Näsudden is a peninsula on the south coast of Gotland, Sweden. The first tests for using wind power on a large scale in Sweden, were conducted there in the 1970s. The area has since been developed into a wind farm. Part of the peninsula is a nature reserve for birds and grey seals.

== Geography ==
Näsudden is a peninsula on the south coast of Gotland, Sweden, adjacent the localities of Näs, Fide and Burgsvik. Näsudden had a weather station between 1986 and 1999. During this period, during a late summer heat wave of 1997 Näsudden broke the nationwide record for consecutive overnight lows above 20 C and a yearly record for those nights. Between August 20 and September 3 the temperature never fell below 20.2 C, but also never rose above 25.3 C during the day.

== Wind power ==
It was on Näsudden that wind power on a large scale was first tested in Sweden. The Swedish power company Vattenfall, started to explore and develop wind power in the 1970s, and southern Gotland was selected as a suitable location for tests in 1979. Construction of a prototype wind turbine, the Näsudden I, started in the beginning of the 1980s. The prototype was ready and started in 1983. The collecting of data from the trial runs and evaluation of the project was financed by the Swedish government. The study became the base for further research in wind power technology in Sweden. Näsudden I was in operation until 1989, when it was replaced by Näsudden II.

Näsudden was developed into a large wind farm during the 1990s.

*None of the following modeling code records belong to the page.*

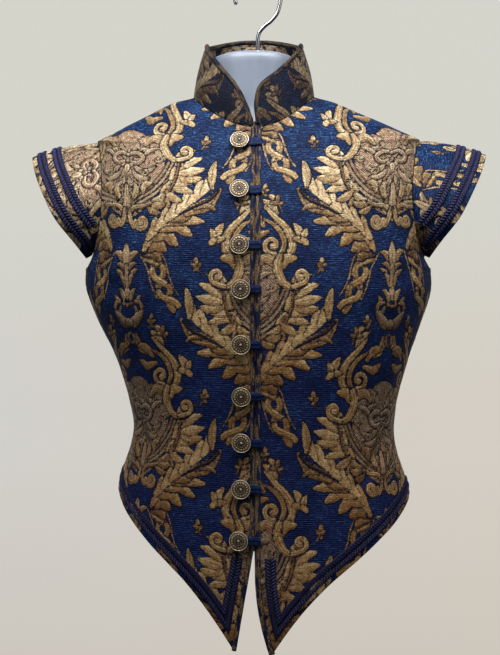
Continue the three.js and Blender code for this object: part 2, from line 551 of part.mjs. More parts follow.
// v from -1 to 1 runs from the wearer's right front edge round the back to the left
function collarPoint(v, h) {
  const deg = 180 - Math.abs(v) * 180, { high, lean } = collarSample(deg, v > 0);
  const front = deg < 90, u = front ? deg / 90 : (180 - deg) / 90;
  const base = panelPoint(front ? FRONT : BACK, u, LAST);
  base.x *= Math.sign(v) || 1;
  const inward = V(-base.x, -base.y * 0.9, 0).normalize();
  const up = SEAM + (high - SEAM) * h;
  return base.clone().addScaledVector(inward, lean * up + 0.03 * high * Math.sin(Math.PI * h) * -1).add(V(0, 0, up));
}
function collarFrame(v, h) {
  const e = 0.002, p = collarPoint(v, h);
  const dv = collarPoint(Math.min(v + e, 1), h).sub(collarPoint(Math.max(v - e, -1), h));
  const dh = collarPoint(v, Math.min(h + 0.02, 1)).sub(collarPoint(v, Math.max(h - 0.02, 0)));
  const n = V(-dv.y, dv.x, 0).cross(V(0, 0, 1)).cross(V(0, 0, 1)).normalize();
  const m = dv.clone().cross(dh).normalize();
  if (m.dot(V(p.x, p.y, 0)) < 0) m.negate();
  return { p, n: m.lengthSq() > 0 ? m : n };
}
// angles are closer together where the front corners curve
const collarWay = (i) => { const s = 2 * i - 1, a = Math.abs(s); return Math.sign(s) * (1 - Math.pow(1 - a, 1.7)) * COLLAR_END; };
add('collar', wall((i, j) => collarFrame(collarWay(i), j), 48, 2, 0, -COLLAR_WALL), COLLAR_CLOTH);

const bindingPath = [];
function bindingStop(v, h, toFront) {
  const { p, n } = collarFrame(v, h);
  const a = collarPoint(Math.max(v - 0.002, -1), 1), b = collarPoint(Math.min(v + 0.002, 1), 1);
  const along = toFront ? V(0, 0, -Math.sign(v)) : b.sub(a).normalize();
  const away = along.clone().cross(n).normalize();
  const inside = toFront ? collarPoint(v - Math.sign(v) * 0.01, h) : collarPoint(v, 0.9);
  if (away.dot(p.clone().sub(inside)) < 0) away.negate();
  bindingPath.push({ p: p.addScaledVector(n, -COLLAR_WALL / 2).addScaledVector(away, BINDING + 2 * LAY), side: away, up: n });
}
for (const h of [0.12, 0.5]) bindingStop(-COLLAR_END, h, true);
for (let k = 0; k <= 48; k++) bindingStop(collarWay(k / 48), 1, false);
for (const h of [0.5, 0.12]) bindingStop(COLLAR_END, h, true);
add('collar_binding', bar(bindingPath, BINDING, BINDING, 6), ROLLED);

// ---------------------------------------------------------------- buttons, loops
function frontAt(x, z) {
  const ax = Math.abs(x);
  let lo = 0, hi = LAST;
  for (let i = 0; i < 34; i++) {
    const mid = (lo + hi) / 2;
    if (panelPoint(FRONT, uAtX(FRONT, ax, mid), mid).z < z) lo = mid; else hi = mid;
  }
  const index = (lo + hi) / 2, f = panelFrame(FRONT, uAtX(FRONT, ax, index), index);
  if (x < 0) { f.p.x *= -1; f.n.x *= -1; }
  return f;
}

BUTTONS.forEach((spot, i) => {
  const { p, n } = frontAt(spot.x, spot.z), t = BUTTON.thick, u = BUTTON.under, r = BUTTON.radius;
  const profile = [[0, LAY + 0.15], [BUTTON.shank, LAY + 0.15], [BUTTON.shank, u], [r * 0.86, u], [r, u + t * 0.3],
    [r * 0.97, u + t * 0.62], [r * 0.84, u + t * 0.55], [r * 0.5, u + t * 0.85], [r * 0.2, u + t], [0, u + t * 0.9]];
  const shape = new THREE.LatheGeometry(profile.map(([x, y]) => new THREE.Vector2(x, y)), 14);
  const index = [], merged = [], seen = new Map(), pos = shape.getAttribute('position'), turn = new THREE.Quaternion().setFromUnitVectors(V(0, 1, 0), n);
  const ids = [];
  for (let k = 0; k < pos.count; k++) {
    const q = V(pos.getX(k), pos.getY(k), pos.getZ(k)), key = `${q.x.toFixed(3)},${q.y.toFixed(3)},${q.z.toFixed(3)}`;
    if (!seen.has(key)) { seen.set(key, merged.length); merged.push(q.applyQuaternion(turn).add(p)); }
    ids.push(seen.get(key));
  }
  const src = shape.getIndex();
  for (let k = 0; k < src.count; k += 3) {
    const f = [ids[src.getX(k)], ids[src.getX(k + 1)], ids[src.getX(k + 2)]];
    if (f[0] !== f[1] && f[1] !== f[2] && f[0] !== f[2]) index.push(f);
  }
  add(`button_${i + 1}`, geometryFrom(merged, index), BRASS);

  add(`loop_${i + 1}`, wall((a, b) => {
    const x = LOOP.from + (LOOP.to - LOOP.from) * a, z = spot.z + LOOP.high * (b - 0.5);
    return frontAt(Math.abs(x) < 0.01 ? 0.01 : x, z);
  }, 5, 1, LOOP.lift + LOOP.thick, LOOP.lift), TAB_CLOTH);
});

// ---------------------------------------------------------------- form and hook
{
  const around = 26, vertices = [], faces = [];
  for (const r of FORM) for (let k = 0; k < around; k++) {
    const a = k * 2 * Math.PI / around, s = Math.sin(a), c = Math.cos(a);
    const m = Math.pow(Math.pow(Math.abs(s), SQUARE) + Math.pow(Math.abs(c), SQUARE), -1 / SQUARE);
    vertices.push(V(r.half * m * s, (c > 0 ? r.front : r.back) * m * Math.abs(c), r.z));
  }
  const foot = vertices.push(V(0, 0, FORM_FOOT)) - 1, top = vertices.push(V(0, 0, FORM_TOP)) - 1;
  for (let i = 0; i < FORM.length - 1; i++) for (let k = 0; k < around; k++) {
    const a = i * around + k, b = i * around + (k + 1) % around;
    faces.push([a, b, b + around], [a, b + around, a + around]);
  }
  for (let k = 0; k < around; k++) {
    faces.push([foot, (k + 1) % around, k]);
    const e = (FORM.length - 1) * around;
    faces.push([top, e + k, e + (k + 1) % around]);
  }
  add('torso_form', geometryFrom(vertices, faces), PLASTIC);
}
{
  const line = [V(0, 0, FORM_TOP + LAY), V(0, 0, -82), V(-0.3, 0, -74), V(2.2, 0, -65), V(8.5, 0, -58), V(16, 0, -52), V(23, 0, -42.5)];
  const centre = V(0, 0, -HOOK.wire - 0.0 - HOOK.bend + 2 * HOOK.wire);
  for (let k = 0; k <= 18; k++) {
    const a = (-8 + k * 11.5) * RAD;
    line.push(centre.clone().add(V(Math.cos(a) * HOOK.bend, 0, Math.sin(a) * HOOK.bend)));
  }
  const curve = new THREE.CatmullRomCurve3(line), path = [], n = 34;
  for (let k = 0; k <= n; k++) {
    const p = curve.getPointAt(k / n), along = curve.getTangentAt(k / n);
    path.push({ p, side: V(0, 1, 0), up: along.clone().cross(V(0, 1, 0)).normalize() });
  }
  add('hook', bar(path, HOOK.wire, HOOK.wire, 7), CHROME);
}

export default root;
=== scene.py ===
import math
import bpy
import numpy as np
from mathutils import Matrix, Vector


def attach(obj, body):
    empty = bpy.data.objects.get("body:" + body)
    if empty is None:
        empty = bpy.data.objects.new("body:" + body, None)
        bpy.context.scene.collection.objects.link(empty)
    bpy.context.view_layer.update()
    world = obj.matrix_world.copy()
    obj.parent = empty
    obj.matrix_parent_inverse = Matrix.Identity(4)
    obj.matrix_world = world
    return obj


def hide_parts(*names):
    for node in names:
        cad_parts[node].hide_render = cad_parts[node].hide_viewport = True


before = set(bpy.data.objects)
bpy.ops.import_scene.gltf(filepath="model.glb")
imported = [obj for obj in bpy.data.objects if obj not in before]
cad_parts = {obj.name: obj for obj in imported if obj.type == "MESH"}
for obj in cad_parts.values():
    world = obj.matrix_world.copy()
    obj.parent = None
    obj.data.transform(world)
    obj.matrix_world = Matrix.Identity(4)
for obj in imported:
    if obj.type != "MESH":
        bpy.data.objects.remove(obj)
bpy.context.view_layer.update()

MM = 0.001
pi = math.pi

# =====================================================================
# 1. the garment's form, in millimetres, as in the part's own tables
# =====================================================================
CLOTH, COLLAR_WALL, WING_WALL, SEAM = 2.4, 3.0, 3.0, 0.5
LAY, LAY_WING, SQUARE = 0.35, 0.6, 2.25
PIPE_LEFT, PIPE_RIGHT, PIPE_THICK, FRONT_GAP = 5.8, 4.4, 3.6, 0.4
SLIT_TOP, SLIT_BEND = -651.0, -680.0
SLIT = {False: (0.02, 0.0019), True: (0.165, 0.0)}      # splay and bow of the left edge and of the mirrored right one
TIP_DIP, TIP_REACH = 36.0, 0.35
BRAID_THICK, HEM_EDGE, HEM_WIDE = 1.6, 5.0, 12.5
WING_OUTER, WING_INNER, WING_WIDE, SLIT_BRAID_TOP = 6.0, 24.5, 11.5, -664.0
BINDING = 2.4
LAST = 20
U_SEAM = 1 - 0.0016

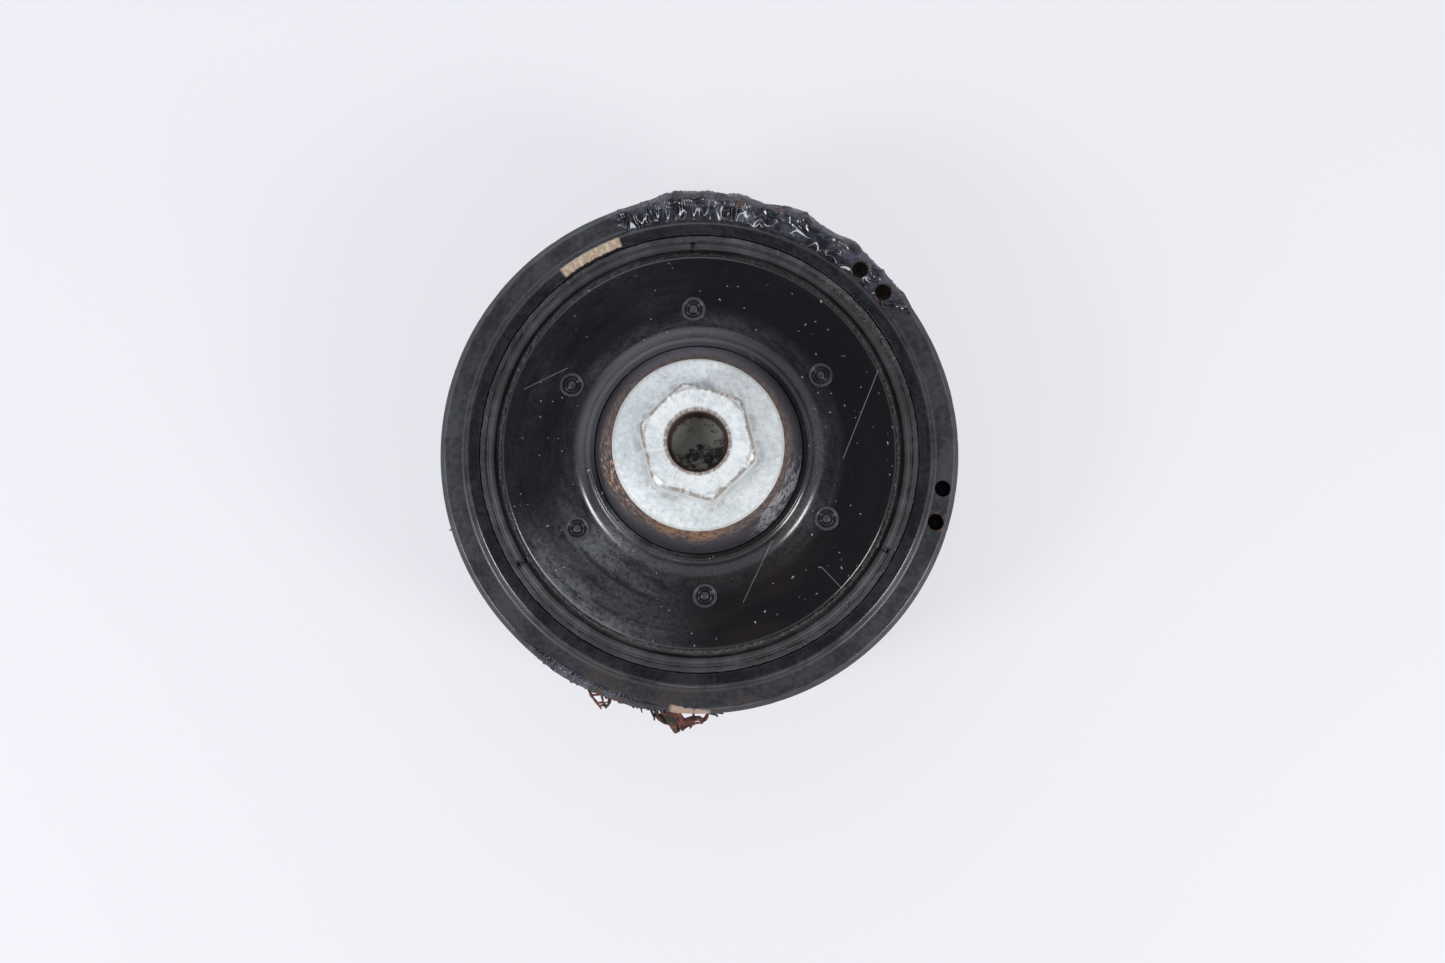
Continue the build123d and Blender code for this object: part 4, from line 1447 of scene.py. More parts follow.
@dataclass
class TornStrips:
    """The shreds at the lower edge: flat, curled strips that cross each other and leave holes."""

    ring: InertiaRingAssembly
    brown: tuple[Strip, ...] = (
        Strip((261.6, 76.6), (265.3, 83.6), 2.5, 0.5, 3.0),
        Strip((263.2, 76.6), (265.8, 83.2), 2.7, -0.2, 3.4),
        Strip((264.9, 76.6), (266.5, 82.7), 2.3, 0.3, 2.8),
        Strip((265.2, 82.2), (270.9, 79.0), 2.1, 1.0, 3.1),
        Strip((266.2, 82.6), (270.3, 80.4), 1.2, 0.7, 3.6),
        Strip((270.3, 80.3), (272.2, 76.6), 1.1, -0.4, 3.3),
        Strip((268.6, 76.6), (268.0, 82.0), 0.8, 0.5, 3.9),
        Strip((259.3, 76.6), (261.6, 79.9), 1.3, 0.3, 2.9),
        Strip((260.2, 78.4), (265.6, 81.3), 2.0, -0.6, 3.8),
        Strip((261.8, 78.6), (266.8, 79.2), 2.2, 0.2, 4.2),
        Strip((244.4, 76.9), (249.2, 81.4), 1.0, -0.5, 3.2),
        Strip((246.6, 76.7), (249.5, 80.7), 0.8, 0.4, 3.7),
        Strip((249.7, 76.8), (249.9, 80.9), 1.1, 0.4, 3.0),
        Strip((246.2, 78.8), (248.4, 77.6), 0.6, 0.2, 3.5),
        Strip((247.9, 80.1), (250.0, 78.7), 0.7, -0.2, 3.9),
        Strip((248.6, 80.7), (250.3, 80.0), 0.8, 0.2, 3.4),
    )
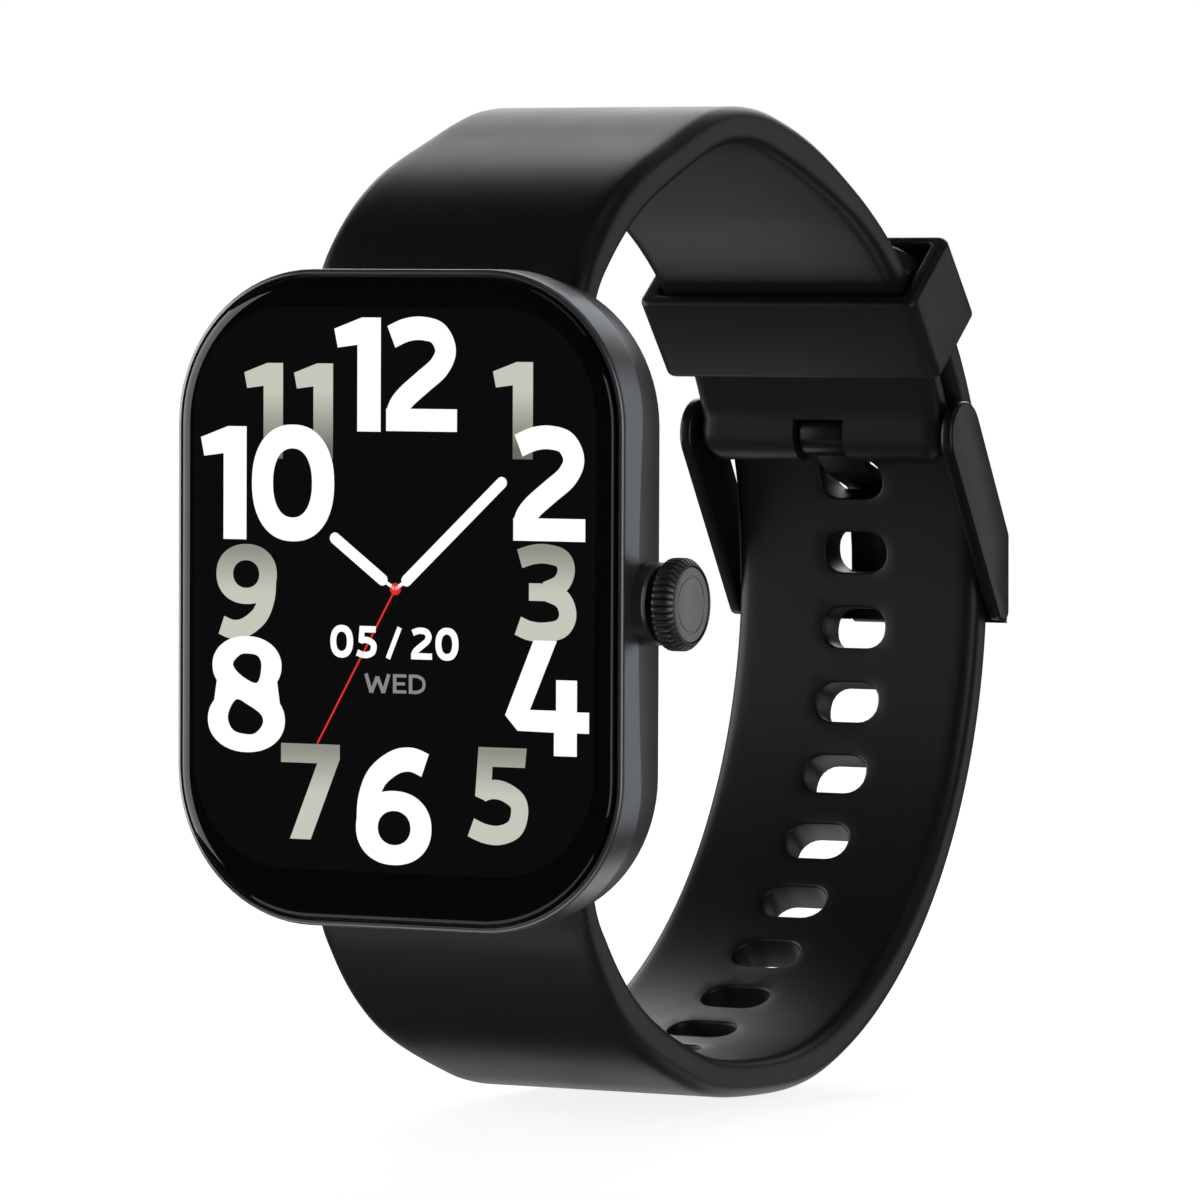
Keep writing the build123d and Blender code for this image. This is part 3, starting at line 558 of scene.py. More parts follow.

In 2010, it had the highest wind power density in Sweden. In 2014, there were 60 wind turbines on Näsudden, ten of which were owned by Vattenfall. In 2004, the then-largest land based wind turbine, the Olsvenne 2, was built on the peninsula. On 9 January 2007, the Näsudden II was decommissioned. During the time it was in operation it produced 61,4 GWh in 61,496 hours, a world record at that time.

On Näsudden, there is also a 120 m mast with instruments for measuring temperature, wind direction, wind speed and other meteorological data on different altitudes. The readings are continuously presented on line, where it is available to anyone. In 2009, there were a total of 156 wind turbines on Gotland, producing 200,158,000 kWh of electricity.

In 2014, the last of the first large wind turbines were torn down and dismantled. They will be replaced by a new generation of more efficient turbines. Prior to that, a new cable for transmitting the electricity to mainland Sweden must be in place, since the existing one is insufficient for the energy produced by the new turbines.

The Näsudden wind farm is open to the public and has an exhibition about wind power.

== Nature reserve ==
On the southwestern tip of Näsudden is the 94 ha Näs Reef Seal and Bird Reserve (Näsrevets säl- och fågelskyddsområde). The area has a rich bird life, it is the second most visited habitat for greylag geese in the Baltic Sea during their annual "wing moult". It also has a small colony of grey seals.